Individual stocks also become more feasible with at least a $6,000 or $7,000 account. Commissions don’t have such an impact on your overall equity, so you’re more able to build positions slowly rather than buy them all at once. I use the rough guide of one position per $5,000 of capital, so if you’re starting with $7,000, don’t buy 20 different stocks. Focus on your best idea, use disciplined money management, and watch every move the stock makes.

$15,000 and up
With $15,000 or more, traders safely begin small-scale futures trading. Although they are often associated with agricultural commodities, futures contracts are traded not just on soybeans, but also the S&P 500, plus everything from natural gas to the Nasdaq. In recent years, many of the exchanges have introduced mini contracts designed for the small speculator, allowing even the sophomore-sized Soros to bet on corn, currencies and stocks. But because of the inherent risk of dealing with high leverage, I can’t stress how important it is to be adequately capitalized before trading anything…especially futures. As the old joke goes, the easiest way to make $1,000 in the market is to start with $5,000 and one can’t-lose idea.
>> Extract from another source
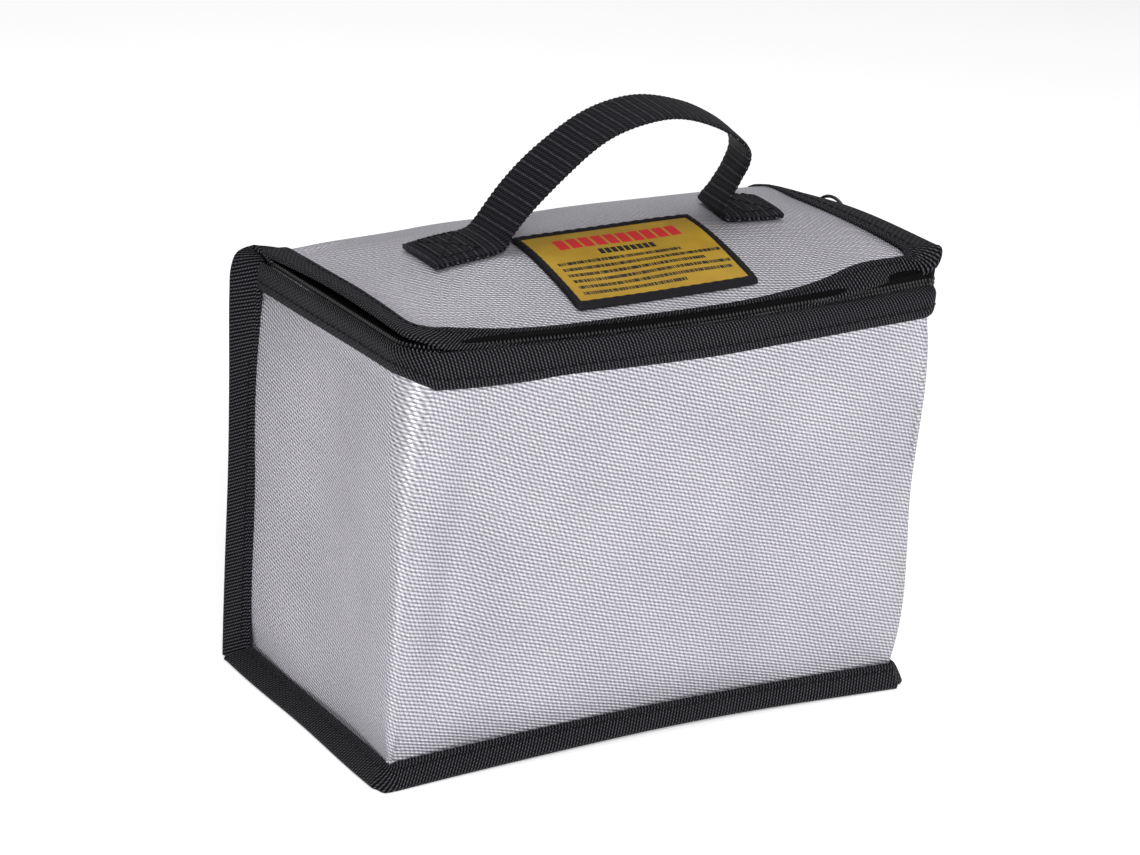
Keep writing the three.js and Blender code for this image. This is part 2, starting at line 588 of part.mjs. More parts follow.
/** The stitching that holds an end of the handle down: a box of thread on top of the webbing. */
function addStitchBox(name, lowX, highX) {
  const lowY = HANDLE_Y - WEBBING_WIDTH / 2 + 3;
  const highY = HANDLE_Y + WEBBING_WIDTH / 2 - 3;
  const lift = TAB_LIFT + WEBBING + 0.5;
  const corners = [[lowX, lowY], [highX, lowY], [highX, highY], [lowX, highY]];
  const inwards = (value, low, high) => {
    if (Math.abs(value - low) < 0.01) return value + STITCH_WIDTH;
    if (Math.abs(value - high) < 0.01) return value - STITCH_WIDTH;
    return value;
  };
  const rings = corners.flatMap(([x, y], index) => {
    const [nextX, nextY] = corners[(index + 1) % 4];
    return spread(0, 1, 4).slice(0, -1).map((t) => {
      const hereX = THREE.MathUtils.lerp(x, nextX, t);
      const hereY = THREE.MathUtils.lerp(y, nextY, t);
      const inX = inwards(hereX, lowX, highX);
      const inY = inwards(hereY, lowY, highY);
      return [
        overLid(hereX, hereY, lift), overLid(inX, inY, lift),
        overLid(inX, inY, lift + THREAD), overLid(hereX, hereY, lift + THREAD),
      ];
    });
  });
  addSweep(name, blackThread, rings, { loop: true });
}
addStitchBox('handle_stitch_left', -67, -51);
addStitchBox('handle_stitch_right', 57, 71.5);

// ---- slider and pull -----------------------------------------------------------------------------
const TEETH_MIDDLE_X = WIDTH / 2;
const PLATE_IN = COIL / 2 + 0.65; // from the middle of the teeth to a plate's near face
const PLATE_LOW = 155.2;
const PLATE_HIGH = 159.4;
const NECK_Z = 155.4 + COIL + COIL_GAP / 2;
const NECK = 0.4;
const CROWN_REACH = 2.9; // how far the bridge for the pull stands off the outer plate
const ringCentreX = TEETH_MIDDLE_X + PLATE_IN + PLATE + 0.4 + RING_WIRE / 2;

/** The slider: two plates joined by a thin neck, with a bridge for the pull, as one outline swept in Y. */
function addSlider() {
  const outerFace = TEETH_MIDDLE_X + PLATE_IN + PLATE;
  const innerFace = TEETH_MIDDLE_X - PLATE_IN - PLATE;
  const shape = new THREE.Shape();
  shape.moveTo(innerFace, PLATE_LOW);
  shape.lineTo(innerFace + PLATE, PLATE_LOW);
  shape.lineTo(innerFace + PLATE, NECK_Z - NECK / 2);
  shape.lineTo(outerFace - PLATE, NECK_Z - NECK / 2);
  shape.lineTo(outerFace - PLATE, PLATE_LOW);
  shape.lineTo(outerFace, PLATE_LOW);
  shape.lineTo(outerFace, PLATE_HIGH);
  shape.lineTo(outerFace - PLATE, PLATE_HIGH);
  shape.lineTo(outerFace - PLATE, NECK_Z + NECK / 2);
  shape.lineTo(innerFace + PLATE, NECK_Z + NECK / 2);
  shape.lineTo(innerFace + PLATE, PLATE_HIGH);
  shape.lineTo(innerFace, PLATE_HIGH);
  shape.closePath();
  const body = new THREE.ExtrudeGeometry(shape, { depth: SLIDER_LENGTH, bevelEnabled: false });
  body.rotateX(Math.PI / 2);
  body.translate(0, SLIDER_Y + SLIDER_LENGTH / 2, 0);
  const mesh = new THREE.Mesh(body, blackEnamel);
  mesh.name = 'slider_body';
  bag.add(mesh);

  const bridge = new THREE.Shape();
  const half = SLIDER_LENGTH / 2 - 0.8;
  bridge.moveTo(outerFace + 0.05, SLIDER_Y - half);
  bridge.lineTo(outerFace + CROWN_REACH, SLIDER_Y - half + 1);
  bridge.lineTo(outerFace + CROWN_REACH, SLIDER_Y + half - 1);
  bridge.lineTo(outerFace + 0.05, SLIDER_Y + half);
  bridge.lineTo(outerFace + 0.05, SLIDER_Y + half - 1.2);
  bridge.lineTo(outerFace + CROWN_REACH - 0.8, SLIDER_Y + half - 1.9);
  bridge.lineTo(outerFace + CROWN_REACH - 0.8, SLIDER_Y - half + 1.9);
  bridge.lineTo(outerFace + 0.05, SLIDER_Y - half + 1.2);
  bridge.closePath();
  const arch = new THREE.ExtrudeGeometry(bridge, { depth: 1.8, bevelEnabled: false });
  arch.translate(0, 0, (PLATE_LOW + PLATE_HIGH) / 2 - 0.9);
  const archMesh = new THREE.Mesh(arch, blackEnamel);
  archMesh.name = 'slider_bridge';
  bag.add(archMesh);
}
addSlider();

const RING_TURN = 5;
/** The pull: a wire ring threaded through the slider's bridge. */
function addPullRing() {
  const ring = new THREE.TorusGeometry(RING_RADIUS, RING_WIRE / 2, 8, 32);
  ring.rotateY(Math.PI / 2);
  ring.translate(0, -RING_RADIUS, 0);
  ring.rotateX(THREE.MathUtils.degToRad(RING_TILT));
  ring.rotateZ(THREE.MathUtils.degToRad(RING_TURN));
  ring.translate(ringCentreX, SLIDER_Y, (PLATE_LOW + PLATE_HIGH) / 2);
  const mesh = new THREE.Mesh(ring, blackEnamel);
  mesh.name = 'pull_ring';
  bag.add(mesh);
}
addPullRing();

export default bag;
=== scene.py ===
import functools
import json
import math

import bpy
import numpy as np
from mathutils import Matrix, Vector, noise


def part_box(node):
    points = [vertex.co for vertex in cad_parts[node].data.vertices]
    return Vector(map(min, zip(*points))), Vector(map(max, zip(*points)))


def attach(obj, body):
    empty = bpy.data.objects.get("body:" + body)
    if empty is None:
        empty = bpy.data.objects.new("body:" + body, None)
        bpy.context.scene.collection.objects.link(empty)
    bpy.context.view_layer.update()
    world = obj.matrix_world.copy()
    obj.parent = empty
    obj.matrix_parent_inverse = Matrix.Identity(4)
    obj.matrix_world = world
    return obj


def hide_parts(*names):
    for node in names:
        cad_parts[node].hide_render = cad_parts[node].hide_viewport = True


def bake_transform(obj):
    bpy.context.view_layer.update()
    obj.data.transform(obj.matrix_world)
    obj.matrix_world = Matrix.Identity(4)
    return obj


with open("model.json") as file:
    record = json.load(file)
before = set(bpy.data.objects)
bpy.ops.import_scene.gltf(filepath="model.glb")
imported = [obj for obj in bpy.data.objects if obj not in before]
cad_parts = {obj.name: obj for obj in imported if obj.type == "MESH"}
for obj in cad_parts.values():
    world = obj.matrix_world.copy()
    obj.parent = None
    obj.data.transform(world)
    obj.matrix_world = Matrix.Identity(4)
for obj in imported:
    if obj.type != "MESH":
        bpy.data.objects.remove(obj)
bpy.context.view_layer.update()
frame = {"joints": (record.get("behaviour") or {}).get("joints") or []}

# Lengths are millimetres until a mesh is made. X runs along the bag, the front faces -Y, Z is up.
MM = 0.001


def box_mm(node):
    """A CAD node's lowest and highest corners, in millimetres."""
    low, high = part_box(node)
    return low / MM, high / MM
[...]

From mutual funds to stocks, cash equivalents to futures, there are tons of ways for aspiring traders of every size to participate. So if the shoe fits, wear it. Because nobody knows the market’s next move, trading is an exercise in probabilities. And by focusing on the products that are most appropriate for your account size, you are ensuring that the inevitable losses that come with trading will merely ding your overall equity…not shred it.